Private equity deployed $2.1 billion into youth and amateur sports platforms in the first five months of 2026, eclipsing the $1.8 billion recorded across all of 2025, according to S&P Global Market Intelligence proprietary deal flow. The sector—scheduling software, tournament operators, league-management SaaS, and streaming providers—moved from rounding error to institutional focal point in eighteen months.
Four closes exceeded $200 million each. Sponsors targeted regional operators in soccer, lacrosse, and multi-sport complexes, writing checks for businesses that were bootstrapped or single-LP owned. The median check size rose from $47 million in 2024 to $82 million year-to-date, per S&P. Observers flag the shift as a bet on subscription stickiness in a demo that churns less than enterprise but contracts harder than consumer. Parents renew. Municipalities sign five-year deals. Ads follow engaged eyeballs.

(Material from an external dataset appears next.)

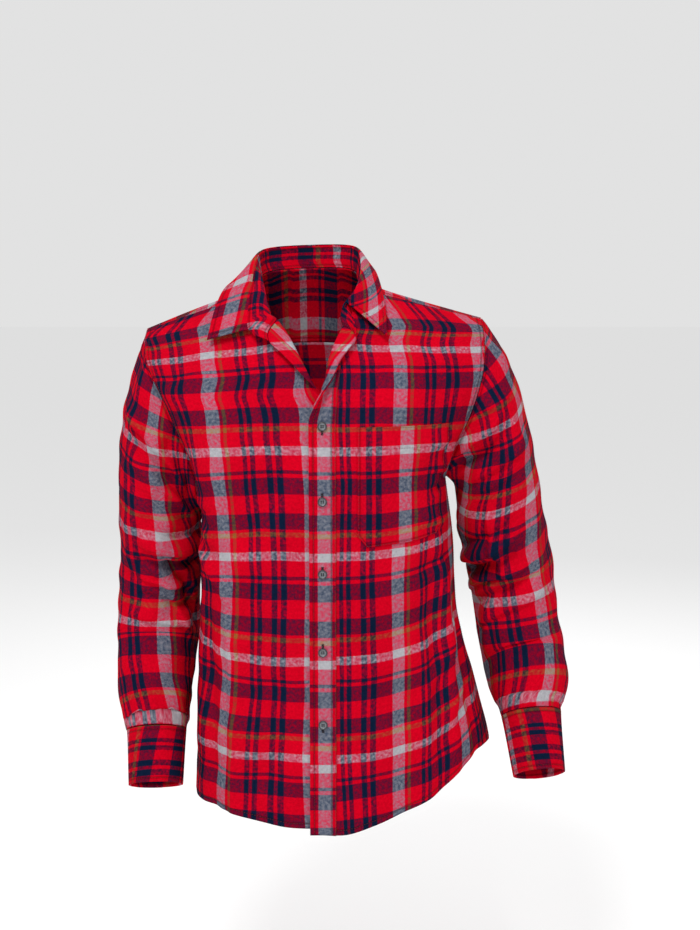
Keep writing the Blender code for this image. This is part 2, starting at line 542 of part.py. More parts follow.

This acceleration lands against a backdrop of cooling enthusiasm in private credit. U.S.-focused direct lending issuance slowed 22% quarter-on-quarter through April, and several sponsors marked down software portfolios in Q1, raising valuation questions across illiquid sleeves. Youth sports platforms offer a shallow-tech collar: enough software to justify SaaS multiples, enough brick-and-mortar to anchor valuation in hard assets like field leases and facility contracts. One allocator described the thesis as "defensible income with a technology wrapper."
The strategy also plays into sponsor appetite for asset-light growth that doesn't carry enterprise software's exposure to AI replacement risk or volatile usage-based billing. Youth sports operators generate per-participant fees, gate revenue, and ancillary concessions—three revenue streams that correlate with demographic trends rather than macro sentiment. Sponsors are modeling exits into secondary buyouts or strategic consolidation by 2029-2031, banking on the category's maturation from fragmented local plays into a recognized vertical.
Allocators should track Q3 close volume and median check size through September. If deal pace holds, the sector will record $4.5 billion to $5 billion in 2026 deployment, a figure that would rival edtech's 2021 vintage-year totals. Portfolio company margin profiles and customer acquisition cost trends will surface in Q4 earnings calls. Sponsors running bolt-on strategies will telegraph consolidation appetite through tuck-in announcements before year-end.
S&P will publish granular subsector breakdowns in July, separating tournament operators from software pure-plays. That split will clarify whether capital is chasing hard assets or chasing the software multiple arbitrage.